Far too many are treating this as business as usual. And you're absolutely right, the whiplash has led many voters to think this is just another toxic political cycle.
It doesn't help that the Democrats are only slowly waking up that this isn't business as usual. The few remaining legacy Republicans have finally been jolted by Trump's claim Ukraine started the war. But is it enough to force them to rethink this disastrous course? And will they have the power to effect change?
The Patel nomination, to me, is the line in the sand. If he is confirmed then we lose any legal enforcement way to intervene. I worked at the FBI. Those are principled, hard working people who skew moderately to very conservative. These are not Biden slaves or far-left fanatics.
Once he cleans house there and installs loyalists, we'll have a Stazi not an investigative force. The term "terrorist" will be applied to any and all who disagree with the administration . This is already being tested by calling those who protested for Gaza as such and Homan implying AOC needs to be investigated.

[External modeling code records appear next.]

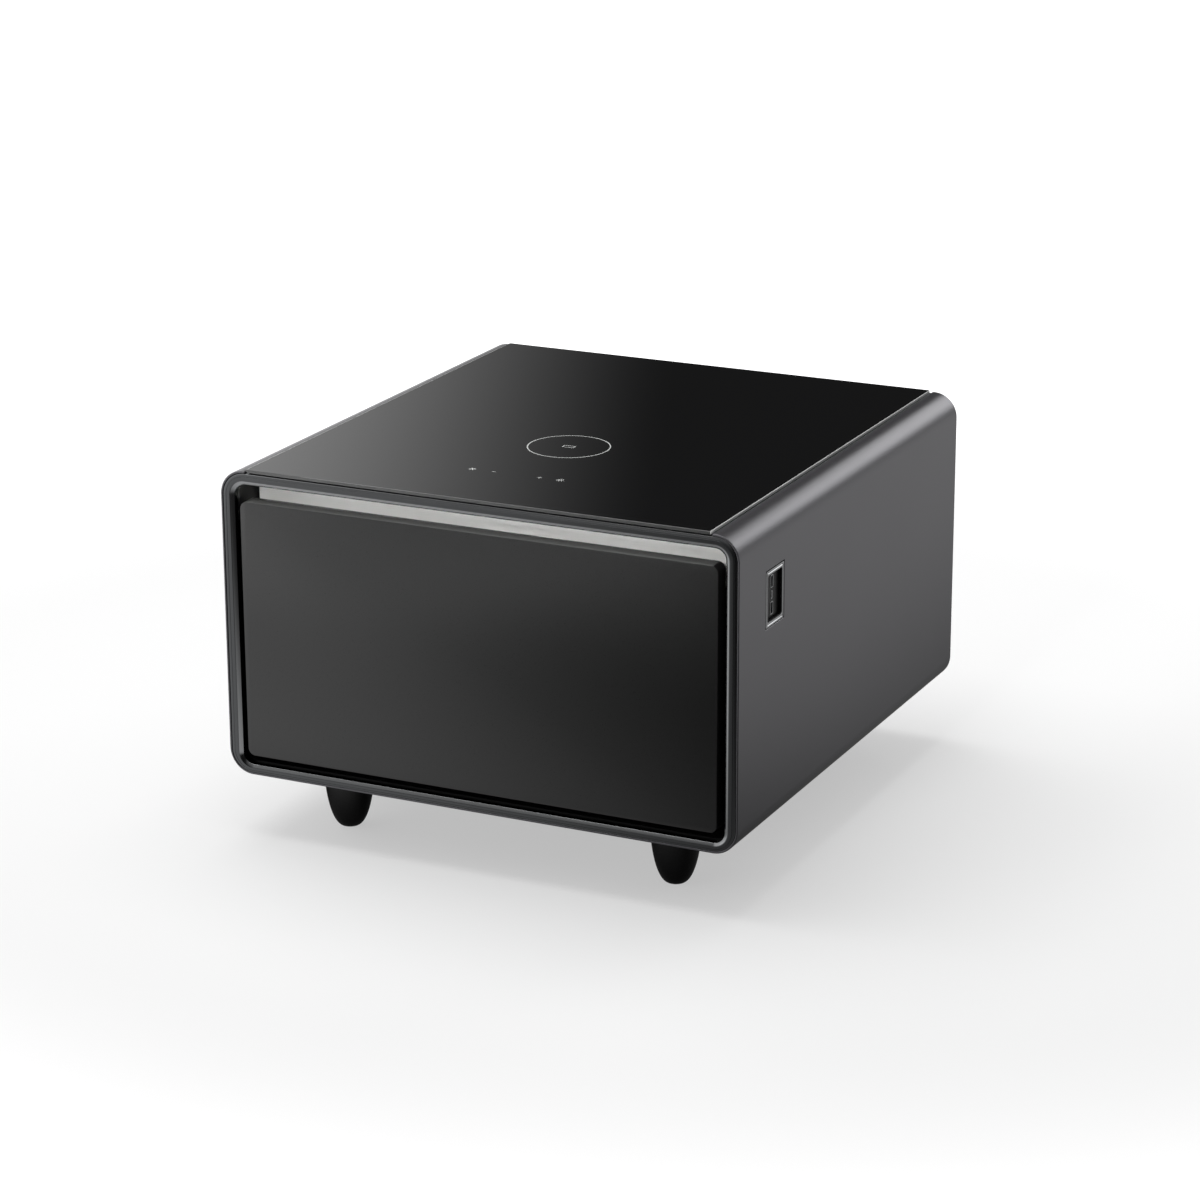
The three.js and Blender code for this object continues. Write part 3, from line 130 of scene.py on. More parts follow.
# One material and its nodes
class Finish:
    def __init__(self, name, **base):
        self.material = bpy.data.materials.new(name)
        self.material.use_nodes = True
        self.tree = self.material.node_tree
        self.shader = self.tree.nodes["Principled BSDF"]
        self.set(**base)

    def node(self, kind, settings, values=(), out=0):
        made = self.tree.nodes.new(kind)
        for key, setting in settings.items():
            setattr(made, key, setting)
        pairs = values.items() if isinstance(values, dict) else enumerate(values)
        for key, value in pairs:
            if isinstance(value, Wire):
                self.tree.links.new(value.socket, made.inputs[key])
            else:
                made.inputs[key].default_value = value
        return Wire(self, made.outputs[out])

    def set(self, **values):  # the shader's own sockets, by name without spaces
        for key, value in values.items():
            socket = next(s for s in self.shader.inputs if s.name.replace(" ", "").lower() == key)
            if isinstance(value, Wire):
                self.tree.links.new(value.socket, socket)
            elif socket.type == "RGBA":
                socket.default_value = (*value, 1)
            else:
                socket.default_value = value

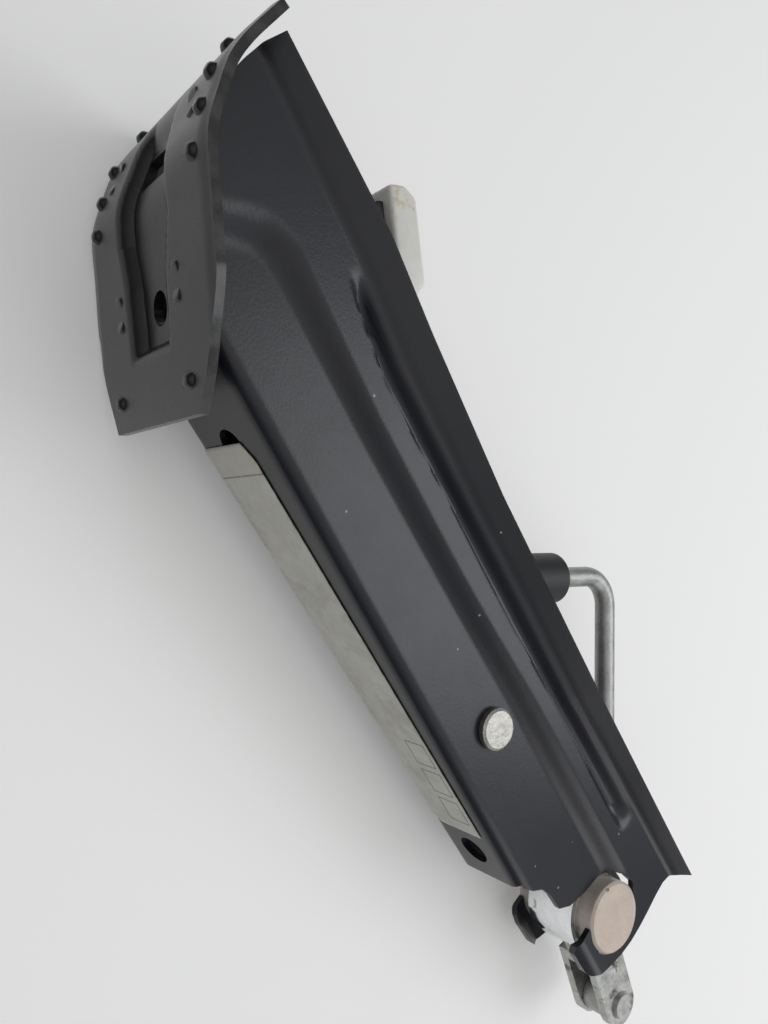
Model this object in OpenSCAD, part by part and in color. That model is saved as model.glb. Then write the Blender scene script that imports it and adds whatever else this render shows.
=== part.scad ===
// Single-column swing-arm screw jack, folded for stowage and lying on its side.
// +X runs along the column from foot to crank, +Y from its web to its open side, +Z up.

/* [Column] */
// Length of the web, from the heel of the foot to its free end
web_len = 265; // [200:1:320]
// Half width over the two side walls, level with the start of the web
wall_half = 26.5; // [24:0.5:34]
// Narrowing of each side wall towards the crank, in degrees
wall_taper = 2; // [0:0.1:2.2]
// Sheet thickness of the column
sheet = 2.5; // [1.5:0.1:3.2]
// Depth from the web to the lips of the side walls
column_depth = 70; // [62:1:84]
// Diameter of the two stowage holes in the web
stow_hole_d = 13; // [8:0.5:16]

/* [Foot] */
// Width of the foot plate at its toe
foot_w = 98; // [84:1:120]
// Width of the foot plate at its heel
heel_w = 68; // [60:1:80]
// Thickness of the foot plate
foot_t = 3; // [2:0.5:5]
// Length of the flat heel, from the toe bend to the heel edge
heel_len = 70; // [62:1:80]
// Length of the turned-up toe
toe_len = 27; // [20:1:32]
// Diameter of the drain hole in the sole
sole_hole_d = 11; // [6:0.5:16]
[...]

That will leave the military. And they pump bases so full of Fox news it's hard to say where they land. It's a diverse group and the leadership is always staunchly obedient to the President but pledges their loyalty to the constitution.
Anybody's guess what they do when the time comes, but Pete Hegseth wrote about this exact same thing in his books. Writings nobody on the senate panels questioned him about. His assumption was that the Army would rise up to root out the radical left.
These are critical moments here. And you frame the ultimate question perfectly - is it still ours to fix?
I think so. For now. The people need to claim what's theirs.